Documentation wildly varies.   Firstly, it is not always clear which API to use if several choices exists. Being mostly a Java guy, I focus here on Java clients. For example, Twitter has four Java clients. You most often find minimal Javadoc with no further explanation. API coverage is incomplete – features are missing . For example, for the user-timeline “method” (sidebar: misuse of REST term method!), Twitter4j supports the count query parameter whereas JTwitter apparently does not. The problem here is of client fidelity to the API. When the Twitter API changes, what is the guarantee that the “mom and pop” client will sync up?

Speaking of the devil, a rather interesting development happened just the other day with Amazon’s AWS Java client. On March 22, 2010 Amazon announced  rollout of a brand new AWS SDK for Java! Until then, they too had depended on third-parties – the venerable Jets3t (only supports S3 and CloudFront) and typica. Undoubtedly this was due to client pressure for precisely those reasons enumerated above! See Mr. Jets3t’s comment on the news.


One of the wonders of the human condition is how people manage to work around major obstacles when there is an overriding need. The plethora of Twitter clients in the real world is truly a testimony to the ubiquity of the Twitter API.

However, there is still considerable room for improvement to remove incidental accidental complexity and maximize client productivity. Twitter is still a young company and there is still an obvious maturation process ahead.
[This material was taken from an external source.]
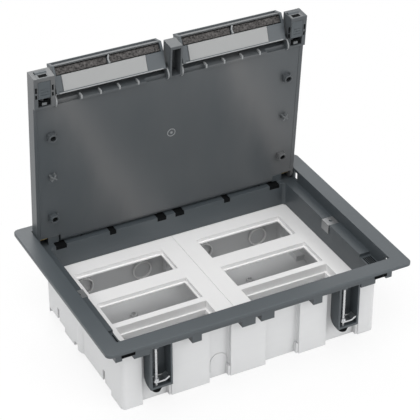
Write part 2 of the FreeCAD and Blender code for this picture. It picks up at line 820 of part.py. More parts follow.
def lid_shell():
    body = lid_blank()
    tray, under = lid_tray_cutter()
    body = body.cut([tray, under])
    cutters = []
    additions = []
    for index in (0, 1):
        cutters += bay_cutters(index)
        additions += bay_additions(index)
    bays = flap_bays()
    cutters.append(box(bays[0][1] + mid_pocket_margin, bays[1][0] - mid_pocket_margin, row_y(mid_pocket_rows[1]),
                       row_y(mid_pocket_rows[0]), lid_front_inner - 1, top - mid_pocket_floor))
    body = body.cut(cutters)
    for x, y in lid_boss_places():
        additions.append(upright_rod(x, y, lid_inner - lid_boss_height, lid_inner + 1, lid_boss_radius))
    for side in (-1, 1):
        stud = upright_rod(side * stud_x, row_y(stud_row), lid_inner - stud_height, lid_inner + 1, stud_radius)
        additions.append(stud)
    body = body.fuse(additions)
    holes = []
    for x, y in lid_boss_places():
        holes.append(upright_rod(x, y, lid_inner - lid_boss_height - 1, top, lid_boss_hole))
    axis_y, axis_z = flap_axis()
    for index in (0, 1):
        start, end = flap_bays()[index]
        holes.append(cross_rod(start - 0.5, end + 0.5, axis_y, axis_z, trunnion_radius + pin_clearance))
    for side in (-1, 1):
        holes += latch_cutters(side)
        x0, x1 = hinge_pocket_span(side)
        reach = knuckle_radius + knuckle_gap
        holes.append(box(x0, x1, hinge_y - reach, hinge_y + hinge_inset + 1, lid_inner - 1, hinge_z + reach))
        holes.append(cross_rod(x0 - 4, x1 + 4, hinge_y, hinge_z, pin_radius + pin_clearance))
    return body.cut(holes).removeSplitter()


def hinge_pin(side):
    x0, x1 = hinge_pocket_span(side)
    return cross_rod(x0 - 2.6, x1 + 2.6, hinge_y, hinge_z, pin_radius)


def lid_steel_plate():
    y0 = lid_front + lid_front_zone + 2 + fit_gap
    y1 = hinge_y - hinge_inset - fit_gap
    half = lid_x - lid_rim - fit_gap
    low = top - lid_tray_depth
    plate = box(-half, half, y0, y1, low, low + plate_thickness)
    holes = [upright_rod(x, y, low - 1, low + plate_thickness + 1, 2.2) for x, y in lid_boss_places()]
    sinks = [Part.makeCone(2.2, 4.2, plate_thickness, FreeCAD.Vector(x, y, low)) for x, y in lid_boss_places()]
    return plate.cut(holes + sinks)


def lid_plate_screws():
    """Countersunk screws through the steel plate into the lid's bosses."""
    low = top - lid_tray_depth
    screws = []
    for x, y in lid_boss_places():
        shank = upright_rod(x, y, lid_inner - lid_boss_height + 1, low + 1, lid_boss_hole - 0.05)
        head = Part.makeCone(2.0, 4.0, plate_thickness - 0.1, FreeCAD.Vector(x, y, low + 0.1))
        slot = box(x - 4.2, x + 4.2, y - 0.4, y + 0.4, low + plate_thickness - 0.7, low + plate_thickness + 1)
        screws.append(shank.fuse(head).cut(slot))
    return Part.makeCompound(screws)


# ---------------------------------------------------------------- cable flaps
def flap_ends(index):
    middle = flap_middle(index)
    return middle - flap_length / 2, middle + flap_length / 2


def flap_profile():
    """Outline of a flap's end, from the free edge round to the hinge."""
    axis_y, axis_z = flap_axis()
    inner = top - flap_depth
    wall = row_y(flap_wall_row)
    return ((lid_front, top), (lid_front + flap_taper, inner + flap_edge_step), (lid_front + flap_shoulder, inner),
            (wall, inner),
            (wall, axis_z - hub_radius), (axis_y, axis_z - hub_radius), (axis_y - 0.5, top))


def flap_body(index):
    """A shallow box that fills the bay: outer skin, rim, end cheeks and the wall behind the label."""
    x0, x1 = flap_ends(index)
    axis_y, axis_z = flap_axis()
    inner = top - flap_depth
    front = lid_front
    wall = row_y(flap_wall_row)
    label_end = row_y(label_row + label_height)
    outline = flap_profile()
    skin = box(x0, x1, front, axis_y - 0.5, top - flap_skin, top)
    foot = front + flap_taper
    rim = side_profile(x0, x1, ((front, top), (foot, inner + flap_edge_step),
                                (foot + flap_wall, inner + flap_edge_step), (front + flap_wall, top)))
    seat = box(x0, x1, label_end, wall, inner + label_thickness, inner + label_thickness + label_seat)
    heel = box(x0, x1, wall - flap_wall, wall, inner, top)
    cheeks = [side_profile(x0, x0 + flap_cheek, outline), side_profile(x1 - flap_cheek, x1, outline)]
    reach = flap_side_gap + ear_thickness * 0.6
    hubs = []
    for start, end, tip in ((x0, x0 + flap_cheek, x0 - reach), (x1 - flap_cheek, x1, x1 + reach)):
        hubs.append(cross_rod(start, end, axis_y, axis_z, hub_radius))
        hubs.append(cross_rod(min(start, tip), max(end, tip), axis_y, axis_z, trunnion_radius))
    middle = (x0 + x1) / 2
    divider = box(middle - 1.0, middle + 1.0, foot + 1, label_end, inner + 0.6, top - 1)
    blank = box(x1 - blank_length + 0.3, x1 - 1, label_end, row_y(label_row), inner, inner + label_thickness + 1)
    body = skin.fuse([rim, seat, heel, divider, blank] + hubs + cheeks)
    return body.removeSplitter()


def flap_label(index):
    """The pale plate held on the inner side of a flap."""
    x0, x1 = flap_ends(index)
    inner = top - flap_depth
    return box(x0 + label_margin, x1 - blank_length, row_y(label_row + label_height), row_y(label_row), inner,
               inner + label_thickness)


def flap_foam(index):
    """The foam strip behind a flap's rim, in two lengths either side of the divider."""
    x0, x1 = flap_ends(index)
    middle = (x0 + x1) / 2
    front = lid_front + flap_wall + flap_gap
    back = row_y(label_row + label_height) - flap_gap
    low = top - flap_depth + 0.4
    high = top - flap_skin - flap_gap
    outline = ((front, high), (front + flap_taper, low + 2.5), (back, low), (back, high))
    pieces = []
    for start, end in ((x0 + flap_cheek + flap_gap, middle - 1.3), (middle + 1.3, x1 - flap_cheek - flap_gap)):
        pieces.append(side_profile(start, end, outline))
    return Part.makeCompound(pieces)


# ---------------------------------------------------------------- the whole box
def opened(shape):
    return turned(shape, -open_angle, hinge_y, hinge_z)


def flap_opened(shape):
    axis_y, axis_z = flap_axis()
    return opened(turned(shape, -flap_open_angle, axis_y, axis_z))


def all_nodes():
    nodes = {"frame": frame(), "base_box": base_box(), "lid_shell": opened(lid_shell()),
             "lid_steel_plate": opened(lid_steel_plate()), "lid_plate_screws": opened(lid_plate_screws())}
    for side, name in ((-1, "left"), (1, "right")):
        nodes["module_frame_" + name] = module_frame(side)
        nodes["side_clip_" + name] = side_clip(side)
        nodes["hinge_pin_" + name] = hinge_pin(side)
        nodes["latch_" + name] = opened(latch(side))
        nodes["latch_spring_" + name] = opened(latch_spring(side))
        nodes["clamp_screw_front_" + name] = clamp_screw(side, clamp_front_mouth)
        nodes["clamp_claw_front_" + name] = clamp_claw(side, clamp_front_mouth)
        nodes["clamp_screw_back_" + name] = turned_round(clamp_screw(-side, clamp_back_mouth))
        nodes["clamp_claw_back_" + name] = turned_round(clamp_claw(-side, clamp_back_mouth))
    for index, name in ((0, "left"), (1, "right")):
        nodes["cable_flap_" + name] = flap_opened(flap_body(index))
        nodes["flap_label_" + name] = flap_opened(flap_label(index))
        nodes["flap_foam_" + name] = flap_opened(flap_foam(index))
    return nodes


os.makedirs("parts", exist_ok=True)
for node, solid in all_nodes().items():
    solid.exportStep("parts/" + node + ".step")
    print(node, "solids", len(solid.Solids), "volume", round(solid.Volume), "valid", solid.isValid())
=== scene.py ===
"""Floor socket box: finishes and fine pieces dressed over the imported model."""

import json
import math

import bpy
from bpy.props import FloatProperty, FloatVectorProperty, PointerProperty
from mathutils import Matrix, Vector


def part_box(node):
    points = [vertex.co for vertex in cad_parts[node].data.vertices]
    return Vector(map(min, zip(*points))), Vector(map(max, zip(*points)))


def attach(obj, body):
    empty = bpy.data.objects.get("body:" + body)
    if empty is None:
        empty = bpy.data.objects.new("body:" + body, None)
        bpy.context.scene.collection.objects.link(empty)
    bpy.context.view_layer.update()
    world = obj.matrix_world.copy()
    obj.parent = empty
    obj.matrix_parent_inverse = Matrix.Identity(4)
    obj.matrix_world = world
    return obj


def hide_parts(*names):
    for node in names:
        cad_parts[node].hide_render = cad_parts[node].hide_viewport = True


bl_info = {
    "name": "Floor socket box",
    "version": (1, 0, 0),
    "blender": (4, 5, 0),
    "location": "3D View > Sidebar > Floor box",
    "description": "Moulded, foam and metal finishes and fine pieces for a floor socket box",
    "category": "Object",
}

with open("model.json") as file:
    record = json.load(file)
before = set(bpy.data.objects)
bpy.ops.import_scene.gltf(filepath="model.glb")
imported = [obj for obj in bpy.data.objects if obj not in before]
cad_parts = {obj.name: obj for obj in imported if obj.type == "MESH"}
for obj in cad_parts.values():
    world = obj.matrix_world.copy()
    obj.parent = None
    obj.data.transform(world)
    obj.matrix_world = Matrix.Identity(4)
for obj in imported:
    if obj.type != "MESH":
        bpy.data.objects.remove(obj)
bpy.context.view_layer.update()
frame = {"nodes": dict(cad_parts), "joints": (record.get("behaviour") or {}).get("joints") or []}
MM = 0.001                          # the modelling helpers take millimetres
SIDES = {"left": -1, "right": 1}    # and the sign of their X
ENDS = {"front": -1, "back": 1}     # and the sign of their Y
LID_SWING = math.radians(-85.5)     # from shut to the open lid
FLAP_SWING = math.radians(-24.0)    # from flush with the lid to tilted open


# ---------------------------------------------------------------- sizes and colours
class FloorBoxFinish(bpy.types.PropertyGroup):
    graphite: FloatVectorProperty(name="Graphite", description="Colour of the frame, lid and flaps",
                                  subtype="COLOR", size=3, default=(0.060, 0.071, 0.079))
    # The lid's sheens are painted reflections: lighter bands put into its colour.
    lid_sheen: FloatVectorProperty(name="Lid sheen", description="Colour of the broad sheens on the lid",
                                   subtype="COLOR", size=3, default=(0.118, 0.120, 0.122))
    # The lighter colour of ribs, lips and round edges is a painted highlight.
    painted_highlight: FloatVectorProperty(name="Rubbed edge", description="Colour of ribs and lips rubbed light",
                                     subtype="COLOR", size=3, default=(0.27, 0.28, 0.285))
    # The lighter colour of pegs, pads, catches and the flaps' rims is a dim painted highlight.
    dim_painted_highlight: FloatVectorProperty(name="Dull edge", description="Colour of pegs, pads and the flaps' rims",
                                   subtype="COLOR", size=3, default=(0.125, 0.133, 0.138))
    light_grey: FloatVectorProperty(name="Light grey", description="Colour of the base",
                                    subtype="COLOR", size=3, default=(0.64, 0.645, 0.65))
    white: FloatVectorProperty(name="White", description="Colour of the module frames",
                               subtype="COLOR", size=3, default=(0.90, 0.89, 0.885))
    plate: FloatVectorProperty(name="Plate", description="Colour of the pale plates on the flaps",
                               subtype="COLOR", size=3, default=(0.29, 0.295, 0.295))
    foam: FloatVectorProperty(name="Foam", description="Colour of the foam seals",
                              subtype="COLOR", size=3, default=(0.036, 0.034, 0.033))
    zinc: FloatVectorProperty(name="Zinc", description="Colour of the plated steel",
                              subtype="COLOR", size=3, default=(0.60, 0.61, 0.62))
    brass: FloatVectorProperty(name="Brass", description="Colour of the hinge pins where bright",
                               subtype="COLOR", size=3, default=(0.70, 0.55, 0.28))
    brass_stain: FloatVectorProperty(name="Brass stain", description="Colour of the hinge pins where dull",
                                     subtype="COLOR", size=3, default=(0.42, 0.31, 0.13))
    edge_softness: FloatProperty(name="Edge softness", description="Radius at which moulded edges shine",
                                 subtype="DISTANCE", unit="LENGTH", default=0.0005, min=0.0, max=0.003)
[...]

After all, Google has many more resources to fine tune the API experience. But if I was the chief Twitter API architect, I would certainly take a long and hard look at the strategic direction of the API. Obviously there is major momentum in this direction especially with the June deprecation of Basic Auth in favor of OAuth and the realignment of the REST and Search APIs. There is no reason to blindly mimic someone else’s API documentation style (think branding), but even less reason not to learn from others (prior knowledge) and to minimize client cognitive overhead.